The final area I want to touch upon is the professional duty that rests on all solicitors in Scotland. Law Society Guidance B.1.9 sets out that:
"Solicitors should have a sufficient understanding of commonly available alternative dispute resolution options to allow proper consideration and communication of options to a client in considering the client's interests and objectives.
A solicitor providing advice on dispute resolution procedures should be able to discuss and explain available options, including the advantages and disadvantages of each, to a client in such a way as to enable the client to make an informed decision as to the course of action and procedure he or she should pursue to best meet their needs and objectives, and to instruct the solicitor accordingly. A solicitor providing advice on dispute resolution procedures is also expected to be able to identify where alternative methods of dispute resolution may not be in the best interests of the client."
Clear? Well, yes it is clearly set out but what do we as a profession need to do. And no, I don’t like the use of the word "alternative". First of all, we need to ensure that the lawyers we work with actually understand what mediation entails. We cannot assume this has been done at University so the duty rests with every legal firm to ensure this is done and, on an individual basis, when training and mentoring lawyers it behoves us to do so. Whilst we must ensure that there is knowledge, that in itself is not enough. Rather, we must ensure that those we are managing and working alongside actually do this. We have a professional duty to ensure that this is done and must call out colleagues on whether or not they have truly advised in terms of this guidance. I do fear that this guidance is viewed by many in the profession as "optional", dare I say it "alternative" or not even viewed at all. So, we can all do something to police use of this guidance and in time there may be a shift in culture.

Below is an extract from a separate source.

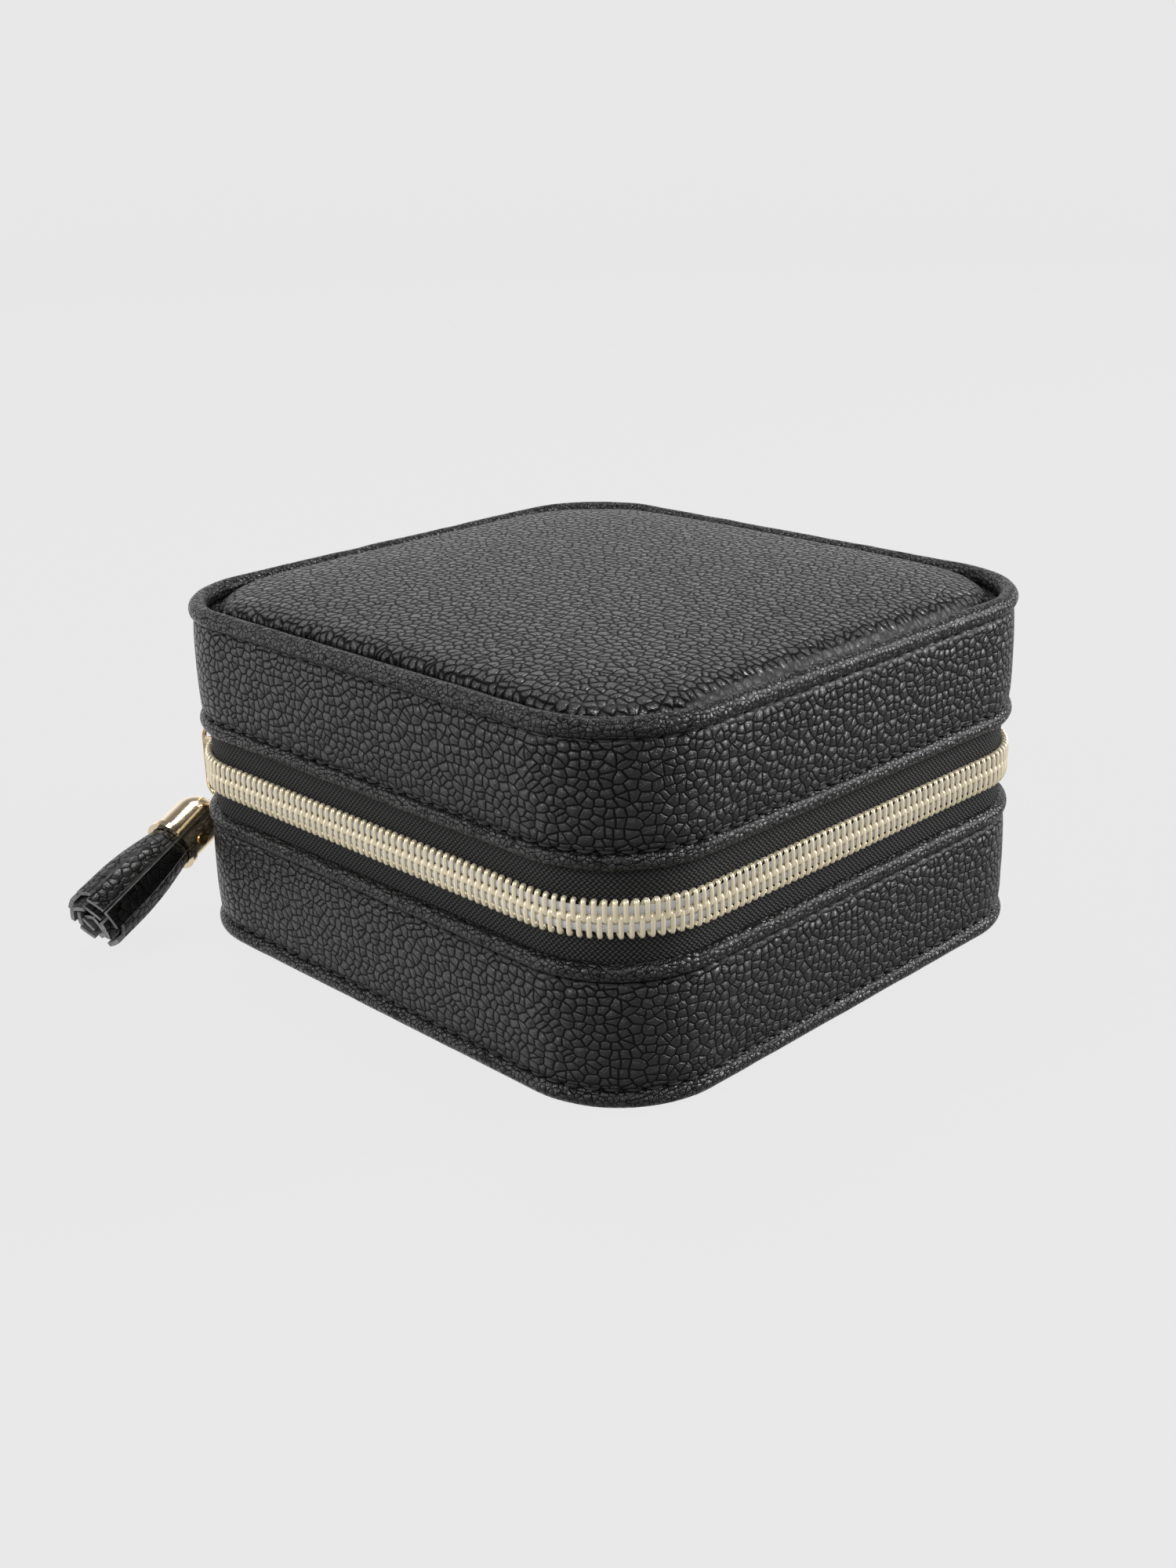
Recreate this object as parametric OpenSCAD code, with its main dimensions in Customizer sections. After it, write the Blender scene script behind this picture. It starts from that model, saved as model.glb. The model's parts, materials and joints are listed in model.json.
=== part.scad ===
// Square zipped leather jewellery case: base, hinged lid, zip slider and tassel pull.
// Frame: +Z up, +Y towards the hinge, origin at the centre of the face it rests on.

/* [Case] */
// Width across the leather, left to right
case_w = 100; // [80:1:140]
// Depth across the leather, front to hinge
case_d = 105; // [80:1:140]
// Outer radius of the four upright corners
corner_r = 17.5; // [14:0.5:24]
// Height of the leather base half
base_h = 22; // [18:0.2:36]
// Height of the leather lid half, rim included
lid_h = 21.2; // [17:0.2:36]
// Height of the zip opening between the two leather edges
zip_gap = 13.2; // [11.6:0.2:18]

/* [Leather and boards] */
// Thickness of the leather
leather_t = 1.0; // [0.8:0.1:1.4]
// Thickness of the stiffening boards
board_t = 2.0; // [1.4:0.1:3]
// Thickness of the velvet lining
lining_t = 0.6; // [0.4:0.1:1]
// Radius of the rolled edge beads
bead_r = 1.4; // [1.1:0.1:1.8]
// Radius of the standing bead round the lid
rim_r = 1.5; // [1.2:0.1:1.9]
// Height of the boards' ends back from the leather's edge
board_back = 0.4; // [0.2:0.1:1]
// Clearance under the bottom bead, so the base cover takes the weight
foot_lift = 0.2; // [0.1:0.1:0.5]

/* [Padded top] */
// Gap between the rim's boards and the padded panel
pad_gap = 0.4; // [0.2:0.1:1]
// Thickness of the foam pad at its middle
foam_t = 3.4; // [2.4:0.2:6]
// How much lower the pad's straight edges are than its middle
pad_crown = 2.0; // [1:0.2:2.2]

/* [Zip] */
// Width of the closed coil chain
chain_w = 6.0; // [5:0.2:7]
// How far the coil stands proud of the leather
coil_proud = 0.3; // [0:0.1:0.8]
// Thickness of the woven tape
tape_t = 0.6; // [0.4:0.1:0.8]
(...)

In conclusion, having spent the biggest part of my life working in the area of dispute resolution, I can say that there have been significant, albeit slow, shifts in how mediation has been viewed and used in the resolution of disputes. There is a need to get rid of the "alternative" epithet and a need to push for legislative change, but there are small steps that we can all take to advance the use of mediation. Adapting the lyrics a little, “You can’t always get what you want quickly, but if you try sometimes, you might find, you get what you need.”